Tuesday, May 2, 2017

Pick Your Poison - It Just May Be The Devil You Know



There’s an old saying: “Pick your poison”.  According to the Urban Dictionary, “Pick your Poison” is what you say when someone is supposed to choose between two horrible options, i.e. “you could chop off your toe or you can stab yourself with that piece of broken glass”. Well, there ya have it.  Yep, a choice between two horrible options. How does one choose when one finds one’s self in such a dilemma? Some go with “the devil you know”. And it seems that’s what I am doing to do.




If you have been following along, you know that I had a rare reaction to the drug, Taxol. A rash, more like an itchy sunburn. And as you recall, my oncologist wanted to switch me to a newer, more pure form of the drug – Abraxene, but my insurance company initially DENIED her request. Well, she was persistent and good at what she does and got the insurance company to AGREE to allow me to use the drug on my third treatment – that was last Thursday. Good news, right? This new drug had almost NO reactions reported, only takes 30 minutes to transfuse (as opposed to 2 ½ hours) and required no pre-meds (no steroids, no anti-nausea meds, no antihistamines). Great!

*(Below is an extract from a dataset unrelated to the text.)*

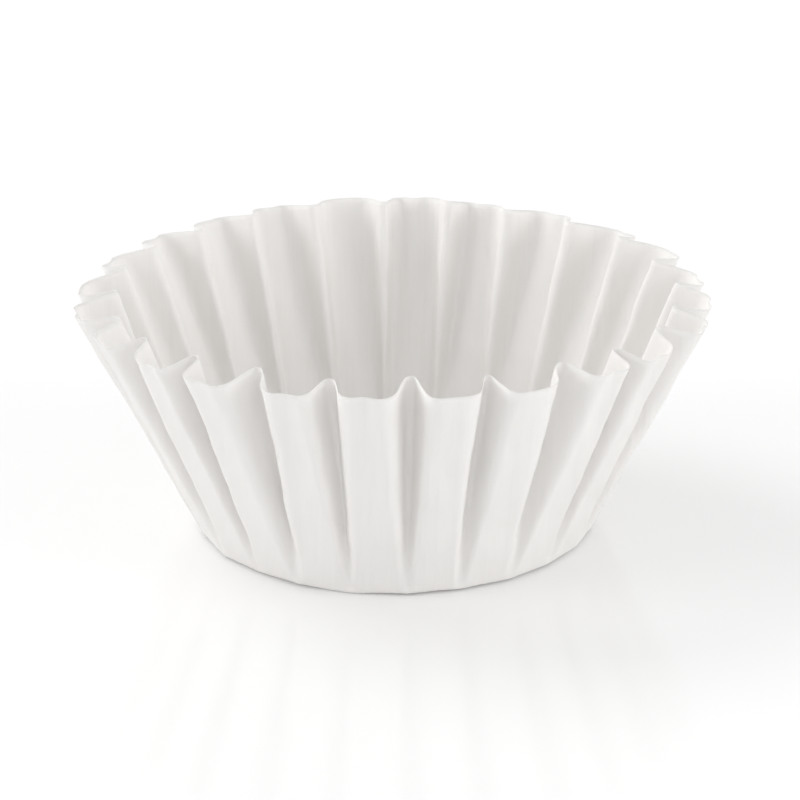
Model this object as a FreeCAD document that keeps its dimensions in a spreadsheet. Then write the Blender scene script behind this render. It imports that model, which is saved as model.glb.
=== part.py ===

I felt good about our decision to change to this new drug. My doctor was over the moon she was able to get it approved for me. The regimen under this new drug was two weeks on, one week off. This is because the about the only issue with the drug was the potential for low white blood cells (WBC) counts. To date, my WBC have held pretty steady. Close to or in the “normal range”, but with this drug, they could take a nose dive, so the week off is to allow my body and WBC count to recover. Great! I’d be able to complete the rest of my treatment still on time, but have the luxury of taking three of the remaining weeks off from chemo! Hooray! As predicted, my treatment lasted all of 30 minutes and we headed home.



You just gotta know where this is all going, right?



Yep, I had a reaction to the “non-reaction drug”, too. This time, my face is numb. The inside of my mouth is numb, my tongue is numb (can’t taste a thing). In fact, we spend the weekend waiting to call 911 due to anaphylactic shock (thank god it didn’t come to that). Needless to say, we are back to square one.  Figures that I would “breeze” through the toughest rounds of chemo and then have issues with the “easier” rounds…..Damn it.



I have faith in my oncologist. She will figure out a path forward. I have to have faith that she will. Will she put me back on Taxol (at least my face didn’t go numb on it) or will she keep me on Abraxane and onboard with nasty steroids and anti-histamines? She’s got until Thursday to figure it out.